Though the conclusion of Burkett’s run at ATP will signal the beginning of an international tour, he will be returning in January for a staged reading as part of the International Festival of Animated Objects, Calgary’s premier puppetry festival. Appropriately, it was at 2005’s festival that Burkett first unveiled 10 Days on Earth, then as a series of excerpts. His upcoming work, titled Billy Twinkle, will be a semi-autobiographical work that, despite his earlier plans to stage as a one-man show, will instead remain in the same vein on which he has built his fame.

"I was just going to portray Billy and six other puppeteers, puppets would only exist as props, not as characters," says Burkett. "But as I’ve been working on Billy, it strikes me that I already work in a form that’s limitless. In terms of doing a one-man show without puppets, I think I’ve let that go, it’s so ordinary. I think I’m just touching the tip of the iceberg in terms of what I can do, so I’m not keen to turn my back on it.

"I’ve come up with one-man shows for other people," he offers, adding, "but then when the people start coming to mind, I get piggish and clam up, so I’m really doomed as a playwright in that regard."

After more than 20 years touring with his Ronnie Burkett Theatre of Marionettes, and 30 since first joining the legendary Bill Baird’s New York company in 1976, Burkett concedes that the allure of touring may be waning, even as he remains a popular commodity both in Canada and abroad. But even when considering smaller, festival or venue-specific creations, Burkett is certain on one point.

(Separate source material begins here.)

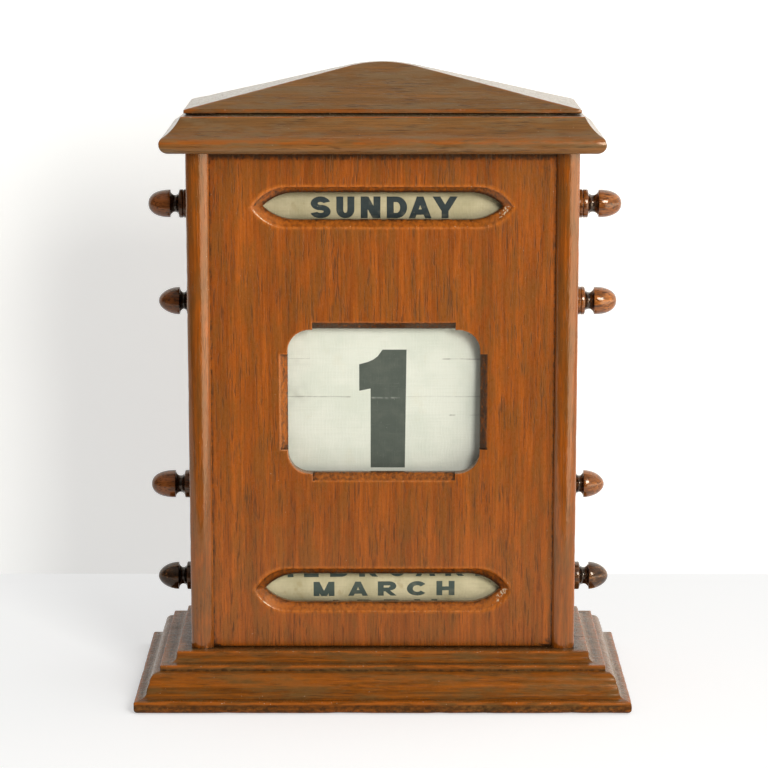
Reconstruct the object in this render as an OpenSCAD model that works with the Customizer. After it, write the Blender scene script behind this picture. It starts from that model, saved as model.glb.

"I fully expect to go until the day I drop," he says. "I’ve never met a puppeteer who really retires. I really do feel like I’m kind of just getting a handle on what I’m doing. I’d like to do another 10 shows, which represents about 20 years. I wonder if I need to calm down a bit on the international touring and focus on domestic work.

"Getting to an airport three to four hours in advance of the flight is really charmless," he adds sardonically.